吉野作造記念館再訪

仙台駅の12番ホームで降りて向かいの11番線の各停の新幹線に乗り換えた寺島実郎さんと車内で待ち合わせ。今日の小旅行の目的は古川にある吉野作造記念館を訪問することだ。先日東京で会った時、雑誌連載の取材の一環として訪れたいとのことだったので東京から日帰りの旅が実現した。


市内を流れる緒絶川のほとりにある橋平酒造店の酒造蔵・家財蔵・屋敷を再現した「醸室」(かむろ)の味所あらいではっと料理を昼食に食べ、そのまま記念館へ。


小一時間二人で館内を見学する。記念館は土曜日だったのだが、寺島実郎さんと私の二人しかいない。それぞれ興味のある展示を見て歩く。


大正デモクラシーの中心人物だった吉野はキリスト教倫理に基づき政治を実践することをテーマとした実践の人だった。東大では小野塚教授の「君主も国家の一部」という思想に感銘を受けるが、キリスト教の本郷協会で海老名弾正(1856−1937)という人物に大きな影響を受ける。海老名は吉野より22歳年上であるが、経歴をみると熊本洋学校同志社、本郷教会を経て、1920年には同志社の総長をつとめている。熊本出身徳富蘇峰新島襄らの影響を受けた人物であろう。吉野はキリスト教の正義と愛を実現すべく社会事業家としても活動をしていて、東大キリスト教青年会理事長としてセツルメント活動にも熱心だった。それが東大セツルメントにつながっていく。


寺島さんは岩波書店の雑誌「世界」の「脳力のレッスン」(本質を見抜く眼識で荒tな時代を切拓く)という連載を持っている。

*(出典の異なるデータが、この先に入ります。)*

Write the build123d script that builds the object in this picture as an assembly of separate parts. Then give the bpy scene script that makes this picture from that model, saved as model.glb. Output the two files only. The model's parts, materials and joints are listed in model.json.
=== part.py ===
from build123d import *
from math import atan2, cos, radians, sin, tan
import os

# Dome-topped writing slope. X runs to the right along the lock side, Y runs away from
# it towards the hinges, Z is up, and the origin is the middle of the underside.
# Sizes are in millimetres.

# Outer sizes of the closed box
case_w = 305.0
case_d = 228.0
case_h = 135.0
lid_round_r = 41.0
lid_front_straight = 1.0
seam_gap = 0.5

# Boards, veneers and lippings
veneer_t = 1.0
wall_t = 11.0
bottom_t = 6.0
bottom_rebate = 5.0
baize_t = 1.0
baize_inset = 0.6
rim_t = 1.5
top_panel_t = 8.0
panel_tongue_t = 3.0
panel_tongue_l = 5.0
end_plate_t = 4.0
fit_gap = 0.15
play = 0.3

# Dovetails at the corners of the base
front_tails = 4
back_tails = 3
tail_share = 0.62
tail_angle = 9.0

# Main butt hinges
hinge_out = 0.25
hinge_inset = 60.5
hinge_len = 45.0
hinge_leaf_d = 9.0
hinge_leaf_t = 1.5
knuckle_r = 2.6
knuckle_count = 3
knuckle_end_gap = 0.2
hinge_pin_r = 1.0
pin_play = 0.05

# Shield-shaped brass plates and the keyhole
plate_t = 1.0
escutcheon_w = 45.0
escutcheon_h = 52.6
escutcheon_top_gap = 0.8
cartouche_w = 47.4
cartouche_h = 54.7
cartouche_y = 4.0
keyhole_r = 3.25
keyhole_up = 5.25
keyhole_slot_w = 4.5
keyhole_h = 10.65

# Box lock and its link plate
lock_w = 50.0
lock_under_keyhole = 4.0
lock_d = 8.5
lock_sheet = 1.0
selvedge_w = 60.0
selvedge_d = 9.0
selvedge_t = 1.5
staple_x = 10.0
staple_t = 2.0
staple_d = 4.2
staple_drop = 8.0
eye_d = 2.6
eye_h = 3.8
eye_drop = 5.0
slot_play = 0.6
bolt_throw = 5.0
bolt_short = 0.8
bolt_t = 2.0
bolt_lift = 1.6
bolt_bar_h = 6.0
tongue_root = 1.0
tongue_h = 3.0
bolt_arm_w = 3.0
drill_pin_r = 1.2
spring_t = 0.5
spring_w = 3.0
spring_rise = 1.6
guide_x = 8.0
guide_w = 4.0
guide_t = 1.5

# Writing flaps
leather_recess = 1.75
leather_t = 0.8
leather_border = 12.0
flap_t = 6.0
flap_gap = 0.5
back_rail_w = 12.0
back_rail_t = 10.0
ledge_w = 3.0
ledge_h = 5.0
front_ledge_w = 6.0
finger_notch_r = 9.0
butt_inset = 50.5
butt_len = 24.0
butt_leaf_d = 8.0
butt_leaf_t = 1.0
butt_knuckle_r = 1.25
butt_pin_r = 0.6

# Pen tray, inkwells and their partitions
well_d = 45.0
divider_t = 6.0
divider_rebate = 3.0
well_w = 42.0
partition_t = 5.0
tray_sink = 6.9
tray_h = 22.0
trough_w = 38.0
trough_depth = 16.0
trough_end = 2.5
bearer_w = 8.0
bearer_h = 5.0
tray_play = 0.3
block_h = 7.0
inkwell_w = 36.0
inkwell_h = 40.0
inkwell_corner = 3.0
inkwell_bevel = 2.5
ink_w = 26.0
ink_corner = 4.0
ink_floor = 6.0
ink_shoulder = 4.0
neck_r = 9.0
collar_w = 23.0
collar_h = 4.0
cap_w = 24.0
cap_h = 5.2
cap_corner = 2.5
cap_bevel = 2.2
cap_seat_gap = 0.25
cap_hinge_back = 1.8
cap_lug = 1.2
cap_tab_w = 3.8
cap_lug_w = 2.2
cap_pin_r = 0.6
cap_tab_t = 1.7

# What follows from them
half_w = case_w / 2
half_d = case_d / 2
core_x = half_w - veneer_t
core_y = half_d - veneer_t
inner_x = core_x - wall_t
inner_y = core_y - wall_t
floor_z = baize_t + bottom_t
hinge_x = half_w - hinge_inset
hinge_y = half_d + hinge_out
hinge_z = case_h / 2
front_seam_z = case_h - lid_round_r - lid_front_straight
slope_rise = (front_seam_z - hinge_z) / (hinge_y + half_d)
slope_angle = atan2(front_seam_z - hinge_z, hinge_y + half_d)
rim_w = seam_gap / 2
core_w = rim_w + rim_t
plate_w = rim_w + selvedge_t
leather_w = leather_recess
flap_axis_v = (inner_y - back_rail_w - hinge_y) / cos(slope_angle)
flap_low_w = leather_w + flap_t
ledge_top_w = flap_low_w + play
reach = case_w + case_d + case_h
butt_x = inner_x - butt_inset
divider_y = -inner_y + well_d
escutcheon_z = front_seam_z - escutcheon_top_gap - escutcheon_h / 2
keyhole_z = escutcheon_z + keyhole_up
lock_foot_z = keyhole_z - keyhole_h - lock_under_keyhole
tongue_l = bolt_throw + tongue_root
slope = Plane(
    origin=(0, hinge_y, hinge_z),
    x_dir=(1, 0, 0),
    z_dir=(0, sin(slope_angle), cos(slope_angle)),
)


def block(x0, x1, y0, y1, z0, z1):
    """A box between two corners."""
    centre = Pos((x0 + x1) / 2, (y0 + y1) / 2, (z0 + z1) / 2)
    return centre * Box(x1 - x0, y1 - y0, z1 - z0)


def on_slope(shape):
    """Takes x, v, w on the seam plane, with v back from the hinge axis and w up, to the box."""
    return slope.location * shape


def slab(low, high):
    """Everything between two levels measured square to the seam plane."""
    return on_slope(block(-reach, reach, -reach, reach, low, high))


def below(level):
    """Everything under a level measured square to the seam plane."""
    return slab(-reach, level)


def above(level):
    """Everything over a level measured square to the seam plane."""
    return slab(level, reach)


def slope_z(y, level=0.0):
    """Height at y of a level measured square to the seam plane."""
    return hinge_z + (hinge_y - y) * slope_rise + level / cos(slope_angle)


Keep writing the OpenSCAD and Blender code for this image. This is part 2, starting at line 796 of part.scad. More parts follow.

この7月で63回目の連載というから5年以上続いているが、現在のテーマは「ベルサイユ講和会議が今日に示唆するもの」だ。ここで近衛文麿吉野作造を取り上げる予定で今回の訪問となった。


「人物を書くからには真正面から真剣に向き合わねばならない」「根本のところは何か」などが寺島さんの問題意識だ。


館長の田中昌亮さんを呼び出し、短い時間だったが少し話をする。この記念館は講演を頼みたくて何度もアプローチしてきたそうだ。だから書面上では面識があるらしい。


私は二度目の館内訪問だったが、今回は「吉野作造評論集」「古川よ影」「吉野作造--人生に逆境はない」「故吉野博士を語る」などを買った。吉野作造日記を読みたかったが、絶版で古本屋しか手に入らない。吉野も30歳過ぎから亡くなるまで日記を書き続けていた。


ほとんどの時間を人物論を語り合いながら過ごしたが、「1900年の旅」など近代の日本人の足跡を日本のみならず世界に足を伸ばして訪ね歩いている先達の寺島実郎さんは、目線深くその人物の本質に迫ろうとする。